(Records with modeling code)

>> begin

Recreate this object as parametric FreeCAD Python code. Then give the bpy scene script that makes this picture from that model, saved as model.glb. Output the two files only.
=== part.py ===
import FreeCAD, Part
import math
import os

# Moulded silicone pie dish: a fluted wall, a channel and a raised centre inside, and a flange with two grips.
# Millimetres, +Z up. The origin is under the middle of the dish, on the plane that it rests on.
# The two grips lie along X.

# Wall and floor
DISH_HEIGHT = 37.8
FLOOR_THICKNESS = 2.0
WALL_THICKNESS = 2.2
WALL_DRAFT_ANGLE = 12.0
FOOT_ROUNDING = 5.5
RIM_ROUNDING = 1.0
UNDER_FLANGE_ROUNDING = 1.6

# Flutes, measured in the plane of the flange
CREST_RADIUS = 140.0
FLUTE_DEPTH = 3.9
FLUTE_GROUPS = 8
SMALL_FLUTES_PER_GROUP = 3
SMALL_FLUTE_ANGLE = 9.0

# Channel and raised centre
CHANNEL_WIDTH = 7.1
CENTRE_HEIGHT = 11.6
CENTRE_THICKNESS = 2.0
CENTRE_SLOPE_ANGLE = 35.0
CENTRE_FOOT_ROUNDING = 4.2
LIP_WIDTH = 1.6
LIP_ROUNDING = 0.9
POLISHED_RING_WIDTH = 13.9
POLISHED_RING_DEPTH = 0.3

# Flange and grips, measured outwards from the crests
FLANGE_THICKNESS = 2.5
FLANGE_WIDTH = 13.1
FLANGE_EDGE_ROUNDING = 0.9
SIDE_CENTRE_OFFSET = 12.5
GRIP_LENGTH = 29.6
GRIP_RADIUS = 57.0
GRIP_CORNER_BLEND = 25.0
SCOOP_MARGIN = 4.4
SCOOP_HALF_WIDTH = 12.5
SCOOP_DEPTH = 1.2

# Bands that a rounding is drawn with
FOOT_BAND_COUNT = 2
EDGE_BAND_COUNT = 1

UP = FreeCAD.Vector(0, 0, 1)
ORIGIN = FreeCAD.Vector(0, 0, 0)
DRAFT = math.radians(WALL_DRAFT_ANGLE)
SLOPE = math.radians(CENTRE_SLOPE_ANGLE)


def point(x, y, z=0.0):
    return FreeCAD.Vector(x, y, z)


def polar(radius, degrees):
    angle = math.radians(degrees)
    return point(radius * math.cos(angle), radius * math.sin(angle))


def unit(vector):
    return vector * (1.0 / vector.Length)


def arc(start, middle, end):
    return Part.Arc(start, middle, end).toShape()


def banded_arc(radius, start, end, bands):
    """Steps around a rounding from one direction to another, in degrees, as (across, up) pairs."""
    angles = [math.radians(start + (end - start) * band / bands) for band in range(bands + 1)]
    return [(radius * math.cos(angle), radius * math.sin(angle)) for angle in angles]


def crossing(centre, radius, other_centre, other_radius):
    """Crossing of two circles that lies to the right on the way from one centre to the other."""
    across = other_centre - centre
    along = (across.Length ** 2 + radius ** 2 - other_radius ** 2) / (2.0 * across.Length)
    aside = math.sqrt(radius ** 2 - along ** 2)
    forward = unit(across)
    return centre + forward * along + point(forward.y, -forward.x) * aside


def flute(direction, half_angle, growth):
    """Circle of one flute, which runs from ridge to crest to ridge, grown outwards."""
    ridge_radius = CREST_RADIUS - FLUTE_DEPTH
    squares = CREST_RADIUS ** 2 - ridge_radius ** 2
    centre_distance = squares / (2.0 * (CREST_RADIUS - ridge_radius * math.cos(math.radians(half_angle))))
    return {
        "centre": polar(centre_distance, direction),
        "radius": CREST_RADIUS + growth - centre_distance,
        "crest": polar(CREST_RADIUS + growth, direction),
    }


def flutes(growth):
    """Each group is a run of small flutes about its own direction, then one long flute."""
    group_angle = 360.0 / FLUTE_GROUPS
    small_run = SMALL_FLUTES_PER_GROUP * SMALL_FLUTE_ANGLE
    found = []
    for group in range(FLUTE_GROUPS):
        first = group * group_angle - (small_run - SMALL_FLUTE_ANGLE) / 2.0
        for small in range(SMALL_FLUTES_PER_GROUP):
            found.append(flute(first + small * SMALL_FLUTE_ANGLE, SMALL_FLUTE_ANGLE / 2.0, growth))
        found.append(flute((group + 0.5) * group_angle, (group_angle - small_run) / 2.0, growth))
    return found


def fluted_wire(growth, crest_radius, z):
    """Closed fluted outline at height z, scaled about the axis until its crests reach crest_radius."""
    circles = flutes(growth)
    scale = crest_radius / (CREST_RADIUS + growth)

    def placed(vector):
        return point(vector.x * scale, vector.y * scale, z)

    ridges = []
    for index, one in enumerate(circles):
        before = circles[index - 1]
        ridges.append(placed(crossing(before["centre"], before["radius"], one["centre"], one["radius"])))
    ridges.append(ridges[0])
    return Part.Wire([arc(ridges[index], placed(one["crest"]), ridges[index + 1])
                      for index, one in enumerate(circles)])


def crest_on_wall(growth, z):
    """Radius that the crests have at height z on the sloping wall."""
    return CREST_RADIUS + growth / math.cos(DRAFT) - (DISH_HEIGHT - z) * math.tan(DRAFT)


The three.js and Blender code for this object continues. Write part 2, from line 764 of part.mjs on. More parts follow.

>> end

WHAT IS ASKED >> Print out every record again, exactly and in full.

SOLVED EXERCISE >>
Recreate this object as parametric FreeCAD Python code. Then give the bpy scene script that makes this picture from that model, saved as model.glb. Output the two files only.
=== part.py ===
import FreeCAD, Part
import math
import os

# Moulded silicone pie dish: a fluted wall, a channel and a raised centre inside, and a flange with two grips.
# Millimetres, +Z up. The origin is under the middle of the dish, on the plane that it rests on.
# The two grips lie along X.

# Wall and floor
DISH_HEIGHT = 37.8
FLOOR_THICKNESS = 2.0
WALL_THICKNESS = 2.2
WALL_DRAFT_ANGLE = 12.0
FOOT_ROUNDING = 5.5
RIM_ROUNDING = 1.0
UNDER_FLANGE_ROUNDING = 1.6

# Flutes, measured in the plane of the flange
CREST_RADIUS = 140.0
FLUTE_DEPTH = 3.9
FLUTE_GROUPS = 8
SMALL_FLUTES_PER_GROUP = 3
SMALL_FLUTE_ANGLE = 9.0

# Channel and raised centre
CHANNEL_WIDTH = 7.1
CENTRE_HEIGHT = 11.6
CENTRE_THICKNESS = 2.0
CENTRE_SLOPE_ANGLE = 35.0
CENTRE_FOOT_ROUNDING = 4.2
LIP_WIDTH = 1.6
LIP_ROUNDING = 0.9
POLISHED_RING_WIDTH = 13.9
POLISHED_RING_DEPTH = 0.3

# Flange and grips, measured outwards from the crests
FLANGE_THICKNESS = 2.5
FLANGE_WIDTH = 13.1
FLANGE_EDGE_ROUNDING = 0.9
SIDE_CENTRE_OFFSET = 12.5
GRIP_LENGTH = 29.6
GRIP_RADIUS = 57.0
GRIP_CORNER_BLEND = 25.0
SCOOP_MARGIN = 4.4
SCOOP_HALF_WIDTH = 12.5
SCOOP_DEPTH = 1.2

# Bands that a rounding is drawn with
FOOT_BAND_COUNT = 2
EDGE_BAND_COUNT = 1

UP = FreeCAD.Vector(0, 0, 1)
ORIGIN = FreeCAD.Vector(0, 0, 0)
DRAFT = math.radians(WALL_DRAFT_ANGLE)
SLOPE = math.radians(CENTRE_SLOPE_ANGLE)


def point(x, y, z=0.0):
    return FreeCAD.Vector(x, y, z)


def polar(radius, degrees):
    angle = math.radians(degrees)
    return point(radius * math.cos(angle), radius * math.sin(angle))


def unit(vector):
    return vector * (1.0 / vector.Length)


def arc(start, middle, end):
    return Part.Arc(start, middle, end).toShape()


def banded_arc(radius, start, end, bands):
    """Steps around a rounding from one direction to another, in degrees, as (across, up) pairs."""
    angles = [math.radians(start + (end - start) * band / bands) for band in range(bands + 1)]
    return [(radius * math.cos(angle), radius * math.sin(angle)) for angle in angles]


def crossing(centre, radius, other_centre, other_radius):
    """Crossing of two circles that lies to the right on the way from one centre to the other."""
    across = other_centre - centre
    along = (across.Length ** 2 + radius ** 2 - other_radius ** 2) / (2.0 * across.Length)
    aside = math.sqrt(radius ** 2 - along ** 2)
    forward = unit(across)
    return centre + forward * along + point(forward.y, -forward.x) * aside


def flute(direction, half_angle, growth):
    """Circle of one flute, which runs from ridge to crest to ridge, grown outwards."""
    ridge_radius = CREST_RADIUS - FLUTE_DEPTH
    squares = CREST_RADIUS ** 2 - ridge_radius ** 2
    centre_distance = squares / (2.0 * (CREST_RADIUS - ridge_radius * math.cos(math.radians(half_angle))))
    return {
        "centre": polar(centre_distance, direction),
        "radius": CREST_RADIUS + growth - centre_distance,
        "crest": polar(CREST_RADIUS + growth, direction),
    }


def flutes(growth):
    """Each group is a run of small flutes about its own direction, then one long flute."""
    group_angle = 360.0 / FLUTE_GROUPS
    small_run = SMALL_FLUTES_PER_GROUP * SMALL_FLUTE_ANGLE
    found = []
    for group in range(FLUTE_GROUPS):
        first = group * group_angle - (small_run - SMALL_FLUTE_ANGLE) / 2.0
        for small in range(SMALL_FLUTES_PER_GROUP):
            found.append(flute(first + small * SMALL_FLUTE_ANGLE, SMALL_FLUTE_ANGLE / 2.0, growth))
        found.append(flute((group + 0.5) * group_angle, (group_angle - small_run) / 2.0, growth))
    return found


def fluted_wire(growth, crest_radius, z):
    """Closed fluted outline at height z, scaled about the axis until its crests reach crest_radius."""
    circles = flutes(growth)
    scale = crest_radius / (CREST_RADIUS + growth)

    def placed(vector):
        return point(vector.x * scale, vector.y * scale, z)

    ridges = []
    for index, one in enumerate(circles):
        before = circles[index - 1]
        ridges.append(placed(crossing(before["centre"], before["radius"], one["centre"], one["radius"])))
    ridges.append(ridges[0])
    return Part.Wire([arc(ridges[index], placed(one["crest"]), ridges[index + 1])
                      for index, one in enumerate(circles)])


def crest_on_wall(growth, z):
    """Radius that the crests have at height z on the sloping wall."""
    return CREST_RADIUS + growth / math.cos(DRAFT) - (DISH_HEIGHT - z) * math.tan(DRAFT)


The three.js and Blender code for this object continues. Write part 2, from line 764 of part.mjs on. More parts follow.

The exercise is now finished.